Stone and Shell Adzes

New Stone Age

Cagayan, Palawan, Isabela, and Pampanga
~2680 BC

Prehistoric man used ground and polished stone tools. It is believed that a stone adze shaped like an upper front incisor could be found where lightning hit a tree. Today, these stone implements are associated with thunder and lightning. Locally they are called ngipe’t duldug (thunder tooth), tango han linti (lightning tooth), and dila latik (light-ning tongue).

The polished stone adzes that are oval in cross-section were made and used by the people during the Early Neolithic period. Ground stone tools typical of the ‘Quadrangular Adze Culture’ on the other hand, were found in a late Neolithic jar burial site. They are believed to be used for woodworking. These are small, ground and polished adzes of fine grained stones which are rectangular or trapezoidal in cross-section.

The stone adzes were found in Arku Cave, in Penablanca, Cagayan; Duyung Cave in Palawan; Dimolit, Isabela; and Candaba, Pampanga.

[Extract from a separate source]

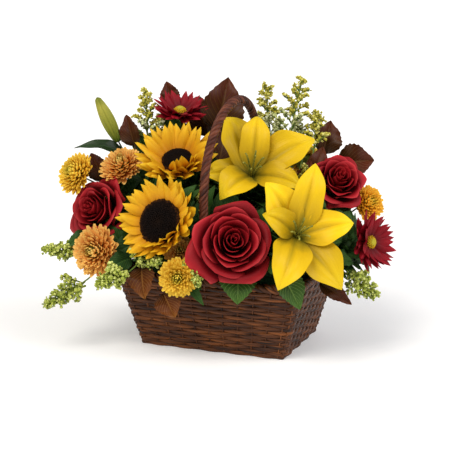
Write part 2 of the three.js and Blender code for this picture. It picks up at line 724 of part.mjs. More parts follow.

In places where stones were not available, shells were used to make tools. Shell adzes were fashioned from hinges of giant clams (Tridacna gigas and Tridacna maxima) and polished into different shapes. Shell adzes found in Duyong Cave, Palawan were dated 2680 B.C. Shell tools were also found in Balobok rock shelter, Sanga-Sanga, Tawi-Tawi; and in Bato Cave, Sorsogon. Those recovered in Palawan and Sanga-Sanga, Tawi-Tawi were similar to those in the Pacific specially Micronesia and Ryukyu group of islands and in Okinawa, Southern Japan. The use of polished stone tools persisted until the Metal Age. Stone implements used during the Metal Age were recovered from other sites namely Manga Site, in Andarayan and Lal-lo, Cagayan.